Near the end of June I started throwing in occasional weighted leg extensions and flexions. At that point, I'd dropped 10 pounds from my start weight, but had plateaued for a couple of weeks, so it was time to step it up a notch.
So in the beginning of July, I started working on a stationary bike as well. My benchpresses were using 80#s now, and I put them on a bit of a holding pattern, just rotating in various shorter and longer sets while I got used to biking. Despite working my way up from 2 mile rides a day to 12 miles a day over the first week and a half, I still wasn't really losing weight again, so I finally took the missing step (and you all knew it already, of course) and started tracking exactly what I ate, and keeping my calories in line. The pounds started to drop off again.
So I'm currently at 283.2#. I've got almost exactly 7 months to ditch about 100# more (assuming I replace a fair amount with muscle, as I work my way into shape for the run, sit-ups, and push-ups.
17# down, 103# to go. My June pace wasn't good enough, but I'm picking it up in July, and intend to keep closer on track.

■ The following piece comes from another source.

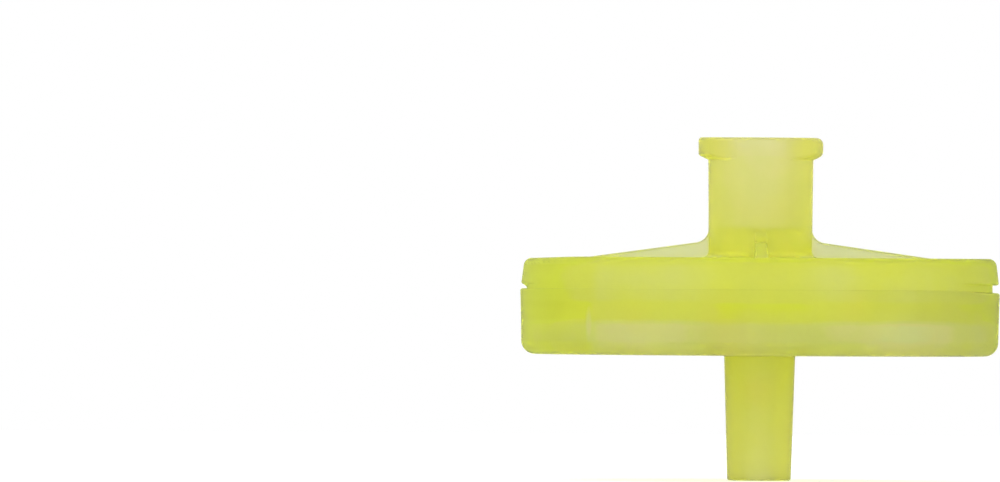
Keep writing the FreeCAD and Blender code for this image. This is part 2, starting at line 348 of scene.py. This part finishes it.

Will I make it? Only time will tell, but at least my goal is set, and has a lot of real implications for my future this time. Steady loss is my plan, with as few plateaus as possible. The biking is building up my endurance, and once I hit an hour straight on the bike, I plan to start working on the running itself.
Suggestions? Thoughts? Laughter at this poor soul who can no longer enjoy cheeses at every meal?